Both matter. For seedlings and clones you often need to run around 20 to 30% of maximum output to hit the 100 to 300 PPFD target. Smooth dimming makes it easier to dial without overshooting, while a light that only supports coarse driver steps can cause stress even if it is labeled dimmable.
Do UL 8800 listed fixtures always matter for a grow tent?
They matter most when conditions are humid, you are using enclosed tents, and you have permanent cabling near irrigation. Even if a fixture works initially, non-certified drivers can age faster under heat and moisture, raising failure and shock risk. If you are hard-mounting or using long photoperiods, prioritize UL 8800 or equivalent third-party certification.
What diode and driver info should I look for without getting lost in marketing?
Confirm both sides: the exact LED diode model (for example LM301B/LM301H EVO for white) and the driver family (for example Meanwell HLG/ELG series). If the brand won’t disclose either component, assume performance and longevity are less predictable. Also check whether they list driver current and voltage requirements, since mismatched electronics can limit safe dimming.
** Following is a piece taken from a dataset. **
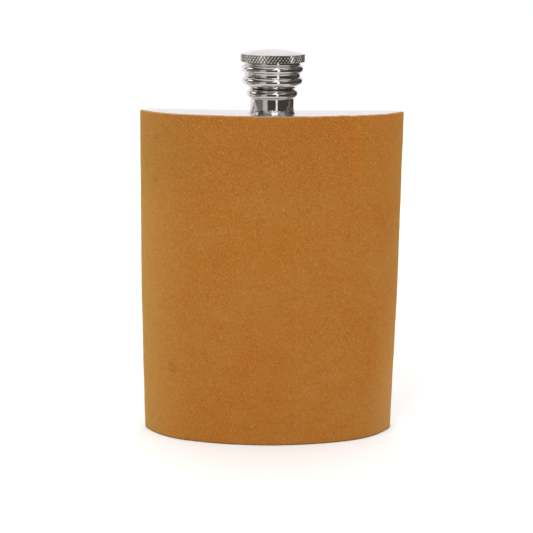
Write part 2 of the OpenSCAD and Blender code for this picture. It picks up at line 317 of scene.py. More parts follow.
def leather_edge_material(name, light, dark):
    """A cut edge of the leather: short upright fibres between a light and a dark tone."""
    m, n, s, where = material(name)
    fibre = n.noise(n.stretch(where, (0.6, 0.6, 1.6)), 0.5, 4, 0.7)
    patch = n.noise(where, 4, 2)
    colour = n.mix(n.range(fibre, 0.35, 0.7), dark, light)
    colour = n.mix(n.range(patch, 0.4, 0.7, 0.0, 0.35), colour, dark)
    n.link(colour, s.inputs["Base Color"])
    n.link(n.range(fibre, 0.3, 0.7, 0.75, 0.95), s.inputs["Roughness"])
    n.link(n.bump(fibre, 0.00012, 0.8), s.inputs["Normal"])
    s.inputs["Specular IOR Level"].default_value = 0.2
    return m


def pewter_material(name, colour, rough, waviness, wave_mm, scratch=0.25, clouding=0.88):
    """Polished pewter: soft waves left from casting and buffing, fine hairlines and faint clouding."""
    m, n, s, where = material(name)
    s.inputs["Metallic"].default_value = 1.0
    cloud = n.noise(where, 5, 3, 0.6)
    dark = tuple(c * clouding for c in colour)
    n.link(n.mix(n.range(cloud, 0.35, 0.7), colour, dark), s.inputs["Base Color"])
    hair = n.noise(n.stretch(where, (1.0, 1.0, 14.0), (0.2, 0.1, 0)), 1.6, 2, 0.6)
    rub = n.math("ADD", n.math("MULTIPLY", cloud, 0.6), n.math("MULTIPLY", hair, 0.4))
    n.link(n.range(rub, 0.3, 0.7, *rough), s.inputs["Roughness"])
    wave = n.noise(where, wave_mm, 1.5, 0.4)
    cast = n.bump(wave, 0.00006, waviness)
    n.link(n.bump(hair, 0.000006, scratch, cast), s.inputs["Normal"])
    return m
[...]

Are screw-base “full spectrum LED grow light bulbs” ever a good choice if I want the best full spectrum led grow lights for a tent?
Generally no for tents. Screw-base bulbs usually cap at low actual wattage and provide usable PPFD over roughly a tiny area directly under the bulb, so a tent needs multiple bulbs with gaps that create uneven canopies. They are better as supplements near windows or for small trays, but for a true tent, a dedicated fixture with documented PPFD mapping is the baseline.
How should I acclimate plants after switching to a stronger full spectrum fixture?
Ramp gradually instead of jumping to the target intensity on day one. For seedlings or sensitive transplants, start at around 20 to 30% output or mount higher, then work down over several days. If you are moving from veg to flowering intensity changes, give a short acclimation window and recheck canopy PPFD because canopy height and plant density quickly alter how much light actually reaches leaves.